Page 1 of 1

Extracting filenames from the subject

PostPosted: Fri Dec 27, 2002 5:57 pm
by GrindKore
Hello hopefully some RegExp expert here can help me...

NOTE: This has nothing to do with NewsBin Pro functionality, but rather a personal mod I made to allow me further extend certain features.

I wrote a small VBScript that parses *.spool files and populates access database. This script runs every night and updates database with the latest record sets like a clockwork.

What I need is a hint as to how "Show Filename" filter works.
I have constructed different RegExp patters to isolate filename string from the post subject but cannot come up with a consistent way of getting filename from the various diversity of subject formats. I understand that it's not going to be 100% perfect every time due to lack of standard, but hopefully can get it to work like NBP4.

RE: Extracting filenames from the subject

PostPosted: Fri Dec 27, 2002 6:42 pm
by dexter
Off the top of my head, there are two basic ways, both start from the right and work backwards to make a best guess at the filename. If there is quoted text, it just uses all the quoted text as the filename. If there is no quoted text, it grabs all the characters until the first whitespace character. For example:

([a-zA-Z0-9,.-_]+\([0-9]+/[0-9]+\)$) for non-quoted and
(".+"\([0-9]+/[0-9]+\)$) for quoted

These are close to the real ones in NewsBin but there is a little more logic involved. Maybe when Quade gets back from vacation, he'll give more details. Let me know if you need an english version of how these expressions work.
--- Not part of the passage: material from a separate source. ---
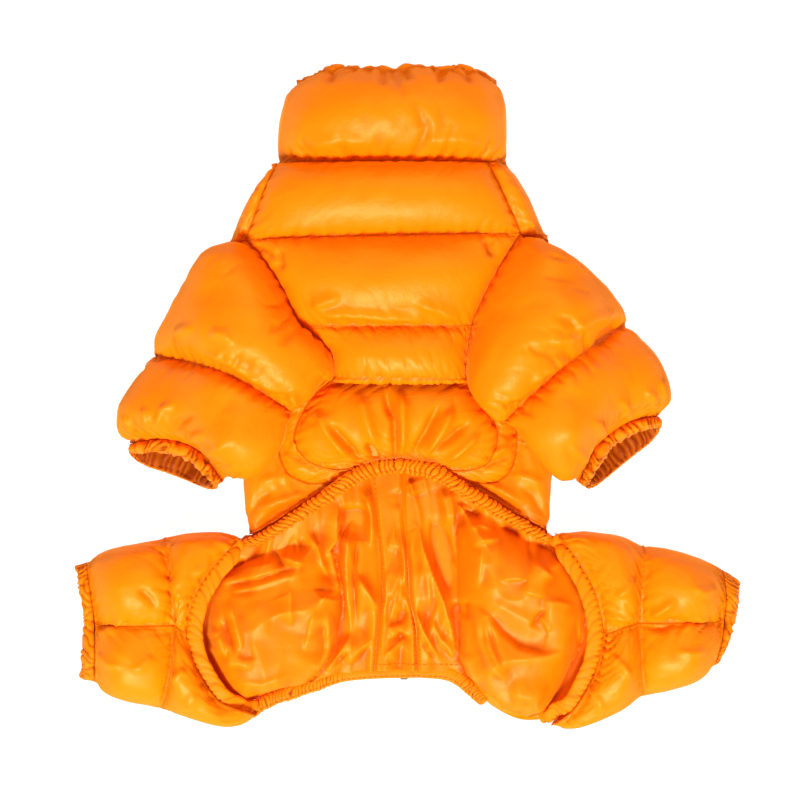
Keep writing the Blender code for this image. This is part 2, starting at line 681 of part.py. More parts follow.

RE: Extracting filenames from the subject

PostPosted: Sat Dec 28, 2002 4:43 pm
by GrindKore
Thanks dexter, your help is apreciated.

RE: Extracting filenames from the subject

PostPosted: Mon Dec 30, 2002 2:46 pm
by Quade
One problem I have with extracting filenames, is that embedded spaces will always screw you up unless it's a yEnc encoded. yEnc encoded posts use quoting around the filenames.